Author 21 books51 followers
November 23, 2014
This book was originally published in the 1970s; I read the new edition by Cool Main Press, which is both re-issuing Andrew McCoy's work and commissioning new novels from him. This text was provided to me by the publisher at my request since I was interviewing the gentleman for my website.

Blood Ivory is a direct sequel to African Revenge, to which I also gave five stars. Both feature as hero Lance Weber, who is an apprentice adventurer in the first novel and a veteran adventurer here, travelling on the road in a caravan of trucks with a mixture of sub-Saharan Africans as employees and partners. Both are unflinching in their depiction of race relations and racial conflict. Blood Ivory adds some new elements: boats, helicopters, and Chinese participants in the conflicts. The range of this story is expanded to include England and many places in Asia, including Singapore and Hong Kong. More parts of Africa are shown; I was surprised by the small scale, since the truck convoy seems to cross countries in fewer hours than it would take to cross states that I drive through in the United States. I know Andrew McCoy has it right, however. No thriller writer knows Africa better than Andrew McCoy.

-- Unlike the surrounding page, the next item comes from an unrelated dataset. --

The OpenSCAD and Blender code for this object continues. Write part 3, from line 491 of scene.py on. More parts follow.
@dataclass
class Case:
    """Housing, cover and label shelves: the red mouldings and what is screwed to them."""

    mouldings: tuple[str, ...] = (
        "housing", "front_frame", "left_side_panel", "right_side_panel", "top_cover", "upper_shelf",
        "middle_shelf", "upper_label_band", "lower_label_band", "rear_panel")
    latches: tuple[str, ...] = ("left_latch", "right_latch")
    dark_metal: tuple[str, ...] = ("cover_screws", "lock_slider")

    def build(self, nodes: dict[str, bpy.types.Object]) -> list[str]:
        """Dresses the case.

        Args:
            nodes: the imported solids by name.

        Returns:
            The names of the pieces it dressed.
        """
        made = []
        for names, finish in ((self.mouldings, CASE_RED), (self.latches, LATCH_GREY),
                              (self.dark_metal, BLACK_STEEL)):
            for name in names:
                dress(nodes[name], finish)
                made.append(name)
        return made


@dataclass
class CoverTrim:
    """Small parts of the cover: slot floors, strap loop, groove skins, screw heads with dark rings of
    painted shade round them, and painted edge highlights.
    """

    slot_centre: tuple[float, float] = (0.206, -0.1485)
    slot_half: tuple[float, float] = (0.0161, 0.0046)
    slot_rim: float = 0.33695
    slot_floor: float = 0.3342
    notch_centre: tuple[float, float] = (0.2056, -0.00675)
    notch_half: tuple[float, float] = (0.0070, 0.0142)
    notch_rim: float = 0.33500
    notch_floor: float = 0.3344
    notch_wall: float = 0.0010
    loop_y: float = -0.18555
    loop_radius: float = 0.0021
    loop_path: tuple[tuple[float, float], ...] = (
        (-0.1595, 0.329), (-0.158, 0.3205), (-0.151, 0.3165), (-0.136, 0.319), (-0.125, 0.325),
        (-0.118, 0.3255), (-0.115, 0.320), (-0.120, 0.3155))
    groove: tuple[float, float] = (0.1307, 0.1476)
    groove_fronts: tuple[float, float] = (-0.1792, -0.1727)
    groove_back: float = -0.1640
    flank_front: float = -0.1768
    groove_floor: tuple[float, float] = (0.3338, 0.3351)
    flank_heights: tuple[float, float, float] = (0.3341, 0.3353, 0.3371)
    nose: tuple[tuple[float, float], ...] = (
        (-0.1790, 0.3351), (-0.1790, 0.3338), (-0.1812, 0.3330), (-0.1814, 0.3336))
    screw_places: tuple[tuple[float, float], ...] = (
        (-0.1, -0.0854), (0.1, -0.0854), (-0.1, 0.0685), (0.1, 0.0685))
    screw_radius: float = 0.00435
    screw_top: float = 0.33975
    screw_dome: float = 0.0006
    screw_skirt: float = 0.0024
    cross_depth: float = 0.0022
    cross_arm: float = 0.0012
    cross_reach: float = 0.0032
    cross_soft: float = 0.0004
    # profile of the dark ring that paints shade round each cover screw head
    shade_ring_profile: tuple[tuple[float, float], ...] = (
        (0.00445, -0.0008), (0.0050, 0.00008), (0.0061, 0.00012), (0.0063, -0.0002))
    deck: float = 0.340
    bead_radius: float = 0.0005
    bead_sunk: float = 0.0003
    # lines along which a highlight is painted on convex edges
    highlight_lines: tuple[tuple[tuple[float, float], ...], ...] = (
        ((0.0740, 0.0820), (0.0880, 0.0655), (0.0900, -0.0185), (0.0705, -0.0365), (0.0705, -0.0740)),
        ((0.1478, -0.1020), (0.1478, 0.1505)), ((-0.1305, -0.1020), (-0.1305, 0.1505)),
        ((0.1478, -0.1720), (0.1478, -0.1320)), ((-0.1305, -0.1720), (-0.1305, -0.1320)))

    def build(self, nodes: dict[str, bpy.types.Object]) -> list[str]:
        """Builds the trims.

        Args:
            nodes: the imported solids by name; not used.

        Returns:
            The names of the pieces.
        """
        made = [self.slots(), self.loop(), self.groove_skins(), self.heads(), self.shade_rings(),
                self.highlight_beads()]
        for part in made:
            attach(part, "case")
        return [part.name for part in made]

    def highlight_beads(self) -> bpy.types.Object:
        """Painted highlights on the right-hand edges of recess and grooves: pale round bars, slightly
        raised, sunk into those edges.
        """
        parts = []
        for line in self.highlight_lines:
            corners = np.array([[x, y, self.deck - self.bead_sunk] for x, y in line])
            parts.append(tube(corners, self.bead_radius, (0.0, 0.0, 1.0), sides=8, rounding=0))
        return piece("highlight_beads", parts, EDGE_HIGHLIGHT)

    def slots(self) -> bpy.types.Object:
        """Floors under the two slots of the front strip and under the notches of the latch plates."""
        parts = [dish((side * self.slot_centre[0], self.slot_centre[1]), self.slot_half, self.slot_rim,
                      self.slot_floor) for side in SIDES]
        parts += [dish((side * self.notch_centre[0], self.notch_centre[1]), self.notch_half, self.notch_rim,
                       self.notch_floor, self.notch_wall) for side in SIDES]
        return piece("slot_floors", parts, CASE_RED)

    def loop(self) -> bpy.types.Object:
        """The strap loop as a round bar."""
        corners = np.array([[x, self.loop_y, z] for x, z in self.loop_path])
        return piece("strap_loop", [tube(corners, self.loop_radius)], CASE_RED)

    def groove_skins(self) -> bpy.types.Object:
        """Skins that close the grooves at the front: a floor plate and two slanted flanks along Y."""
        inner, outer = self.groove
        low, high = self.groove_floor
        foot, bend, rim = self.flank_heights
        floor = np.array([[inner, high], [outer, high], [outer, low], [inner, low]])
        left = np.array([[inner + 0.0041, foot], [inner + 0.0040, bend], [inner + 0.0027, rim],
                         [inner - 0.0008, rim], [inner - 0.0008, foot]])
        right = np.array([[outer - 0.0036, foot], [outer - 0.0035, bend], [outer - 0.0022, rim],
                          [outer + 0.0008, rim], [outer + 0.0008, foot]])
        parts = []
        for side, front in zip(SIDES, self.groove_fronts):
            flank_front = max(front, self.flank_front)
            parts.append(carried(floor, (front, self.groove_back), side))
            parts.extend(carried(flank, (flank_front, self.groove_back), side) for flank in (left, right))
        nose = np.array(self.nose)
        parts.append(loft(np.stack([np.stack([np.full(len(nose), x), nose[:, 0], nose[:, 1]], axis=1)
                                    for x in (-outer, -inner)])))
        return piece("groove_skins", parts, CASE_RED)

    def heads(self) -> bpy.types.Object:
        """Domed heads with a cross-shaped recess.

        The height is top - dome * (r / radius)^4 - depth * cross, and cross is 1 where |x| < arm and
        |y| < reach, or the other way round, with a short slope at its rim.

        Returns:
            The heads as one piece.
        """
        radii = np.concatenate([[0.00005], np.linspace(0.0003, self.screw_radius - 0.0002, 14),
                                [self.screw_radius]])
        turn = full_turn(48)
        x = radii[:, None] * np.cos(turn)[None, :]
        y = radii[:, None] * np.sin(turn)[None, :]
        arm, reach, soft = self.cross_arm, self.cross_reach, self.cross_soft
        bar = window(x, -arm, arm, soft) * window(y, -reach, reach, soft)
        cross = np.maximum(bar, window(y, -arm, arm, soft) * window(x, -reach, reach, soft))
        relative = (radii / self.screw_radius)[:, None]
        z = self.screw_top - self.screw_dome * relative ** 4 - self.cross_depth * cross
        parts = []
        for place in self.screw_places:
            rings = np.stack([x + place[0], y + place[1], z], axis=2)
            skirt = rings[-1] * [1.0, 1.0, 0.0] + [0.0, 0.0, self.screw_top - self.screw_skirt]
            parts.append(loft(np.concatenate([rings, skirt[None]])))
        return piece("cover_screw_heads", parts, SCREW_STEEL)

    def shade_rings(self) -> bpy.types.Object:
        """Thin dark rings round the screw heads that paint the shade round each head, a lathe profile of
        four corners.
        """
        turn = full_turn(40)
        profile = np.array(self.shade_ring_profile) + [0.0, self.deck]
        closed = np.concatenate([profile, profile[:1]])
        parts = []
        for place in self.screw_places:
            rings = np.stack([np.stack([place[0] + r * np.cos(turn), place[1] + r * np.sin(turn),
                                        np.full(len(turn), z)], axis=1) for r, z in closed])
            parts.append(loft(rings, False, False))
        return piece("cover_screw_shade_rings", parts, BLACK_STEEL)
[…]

The novel posits an alternate-reality version of the 1970s world in which wild elephants are near extinction, and with their extermination, the price of their ivory will be dramatically magnified. The result, as one might expect after reading African Revenge, is brutal slaughter of men as well as animals.

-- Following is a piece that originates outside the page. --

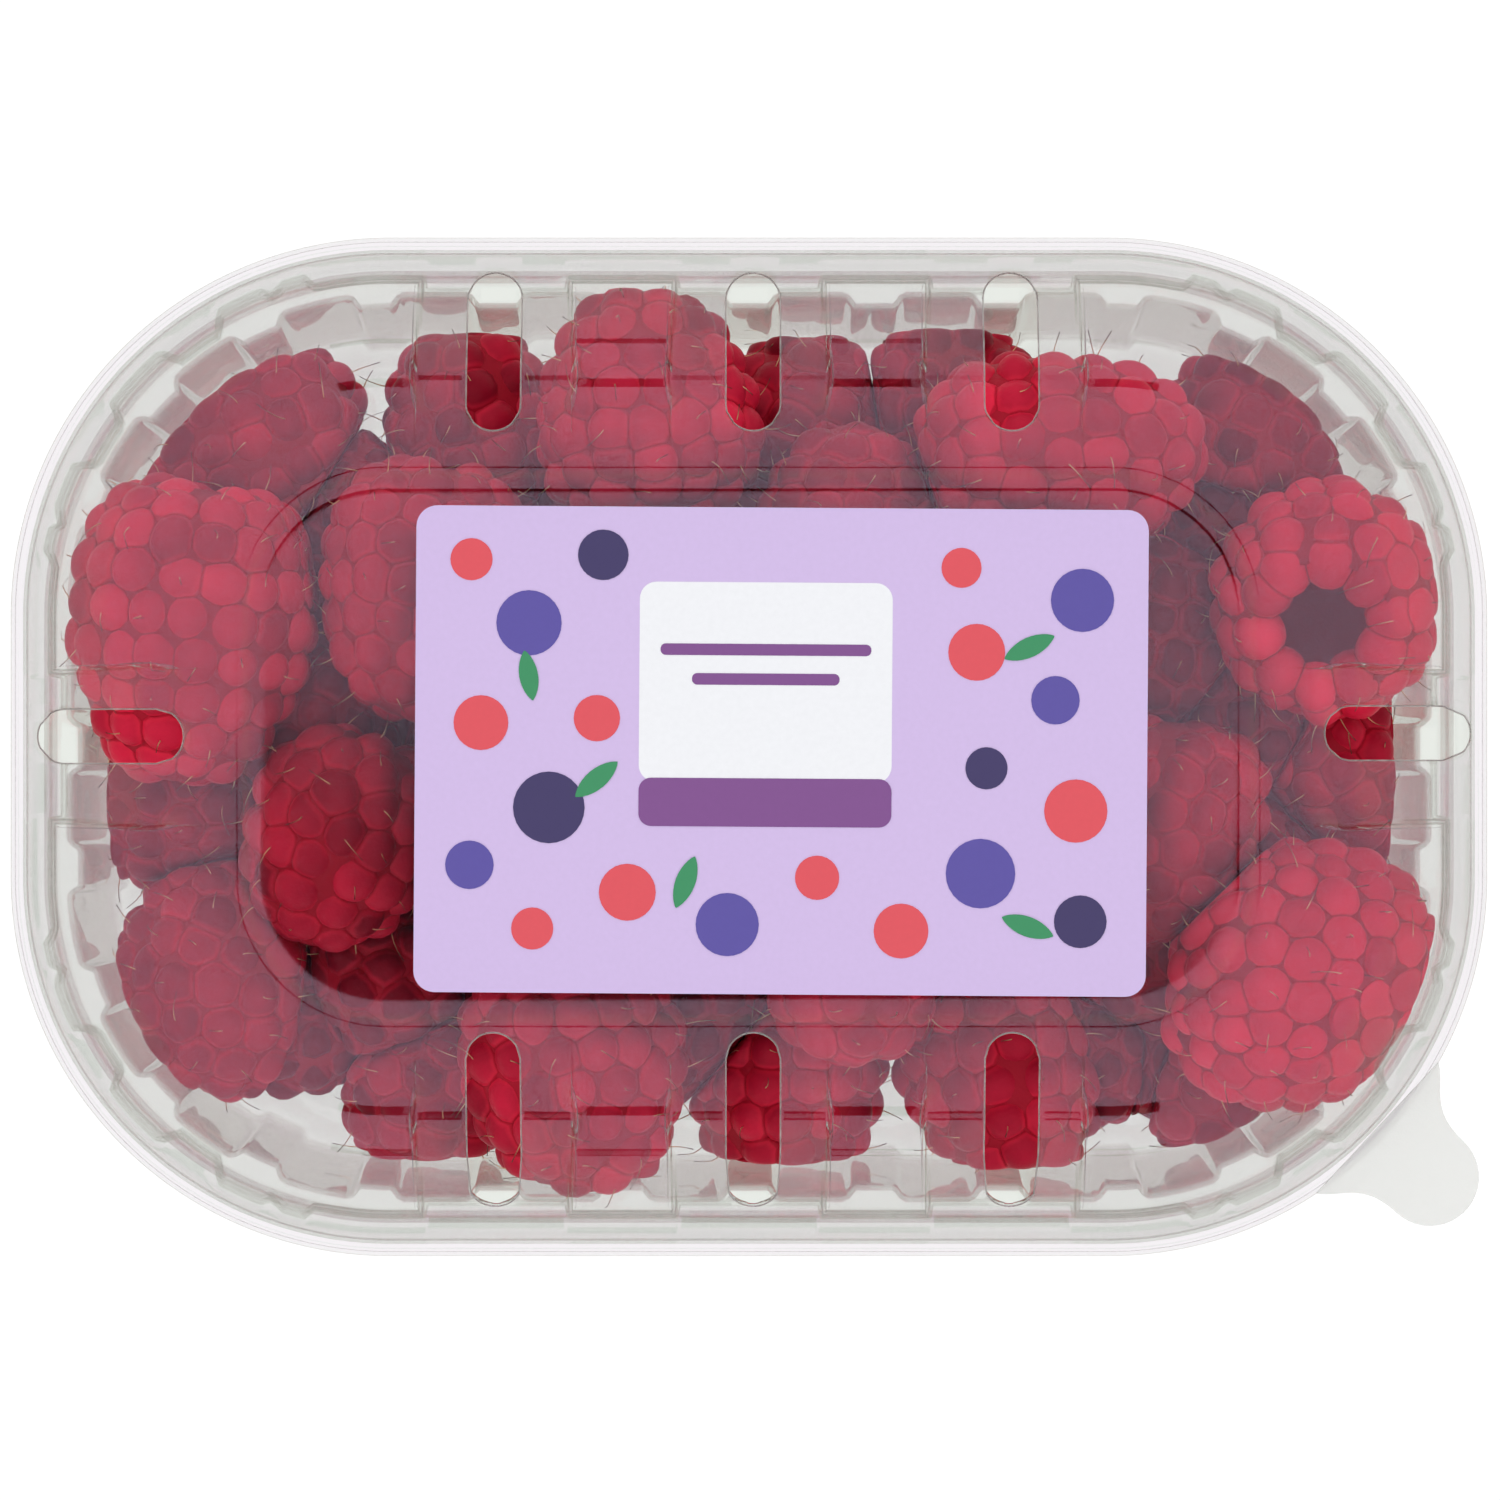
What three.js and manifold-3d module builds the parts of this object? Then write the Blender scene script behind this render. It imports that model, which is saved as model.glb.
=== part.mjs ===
// A clear plastic punnet of raspberries: a ribbed tray, a clipped-on vented lid, a paper label
// and the heap of berries. Millimetres, +Z up, origin under the middle of the base.
// X is the pack's length, and the lid's pull tab points to +X and -Y.
import * as THREE from "three";
import { mergeVertices } from "three/addons/utils/BufferGeometryUtils.js";
import Module from "manifold-3d";

const wasm = await Module();
wasm.setup();

// Driving dimensions of the pack
const LENGTH = 142;
const WIDTH = 98;
const CORNER = 36.5; // radius of the rim's corners, seen from above
const SHEET = 0.5; // wall of the formed plastic
const TRAY_RIM = 31; // height of the tray's flange
const LID_TOP = 42; // height of the lid's stacking ridge

// One quarter of the rim, from the middle of a long side to the middle of a short side
const STRAIGHT_X = LENGTH / 2 - CORNER;
const STRAIGHT_Y = WIDTH / 2 - CORNER;
const ARC = (CORNER * Math.PI) / 2;
const QUARTER = STRAIGHT_X + ARC + STRAIGHT_Y;

// The point and the outward direction of the rim at a distance along one quarter.
function quarterPoint(along) {
  if (along <= STRAIGHT_X) return { x: along, y: WIDTH / 2, nx: 0, ny: 1 };
  if (along >= STRAIGHT_X + ARC) {
    return { x: LENGTH / 2, y: QUARTER - along, nx: 1, ny: 0 };
  }
  const angle = (along - STRAIGHT_X) / CORNER;
  const nx = Math.sin(angle);
  const ny = Math.cos(angle);
  return { x: STRAIGHT_X + CORNER * nx, y: STRAIGHT_Y + CORNER * ny, nx, ny };
}

// The point that lies inset from the rim, in any of the four mirrored quarters.
function rimPoint(along, inset, z, quarter) {
  const p = quarterPoint(along);
  const signX = quarter < 2 ? 1 : -1;
  const signY = quarter === 0 || quarter === 3 ? 1 : -1;
  const x = signX * (p.x - p.nx * inset);
  const y = signY * (p.y - p.ny * inset);
  return new THREE.Vector3(x, y, z);
}

// One closed ring of points: each station says where it is along the quarter, and rowAt gives
// the inset, the height and a shift along the rim.
function ring(stations, rowAt) {
  const points = [];
  for (let quarter = 0; quarter < 4; quarter++) {
    const ordered = quarter % 2 ? [...stations].reverse() : stations;
    for (const station of ordered) {
      const { inset, z, shift = 0 } = rowAt(station);
      points.push(rimPoint(station.along + shift, inset, z, quarter));
    }
  }
  return points;
}

// A solid from indexed triangles, turned the right way round.
function solidFrom(points, faces) {
  const geometry = new THREE.BufferGeometry().setFromPoints(points);
  geometry.setIndex(faces.flat());
  return solidOf(geometry);
}

// A closed geometry as a manifold-3d solid.
function solidOf(geometry) {
  const bare = geometry.clone();
  bare.deleteAttribute("normal");
  bare.deleteAttribute("uv");
  const merged = mergeVertices(bare, 1e-4);
  const vertProperties = merged.attributes.position.array;
  const triVerts = new Uint32Array(merged.index.array);
  const made = new wasm.Manifold(new wasm.Mesh({ numProp: 3, vertProperties, triVerts }));
  if (made.volume() > 0) return made;
  for (let i = 0; i < triVerts.length; i += 3) {
    [triVerts[i + 1], triVerts[i + 2]] = [triVerts[i + 2], triVerts[i + 1]];
  }
  return new wasm.Manifold(new wasm.Mesh({ numProp: 3, vertProperties, triVerts }));
}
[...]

Blood Ivory is a very gripping novel with strong characterization and terrific plot. It confirms me in my belief that I will enjoy anything Andrew McCoy writes, even when I am horrified by the cruelty and gore and even when I find the characters' attitudes alien to my own. This is a different type of thriller than those written in this century, because of its setting, because of the treatment of race (and violence toward women), because of the characters' necessary reliance upon 1970s technology (no mobile phones or computers).

I give this book five stars. It is highly recommended for everyone with a strong stomach for violence.

I hope I will soon see a reissue of McCoy's controversial novel ATROCITY WEEK. Really longing for a look at that one.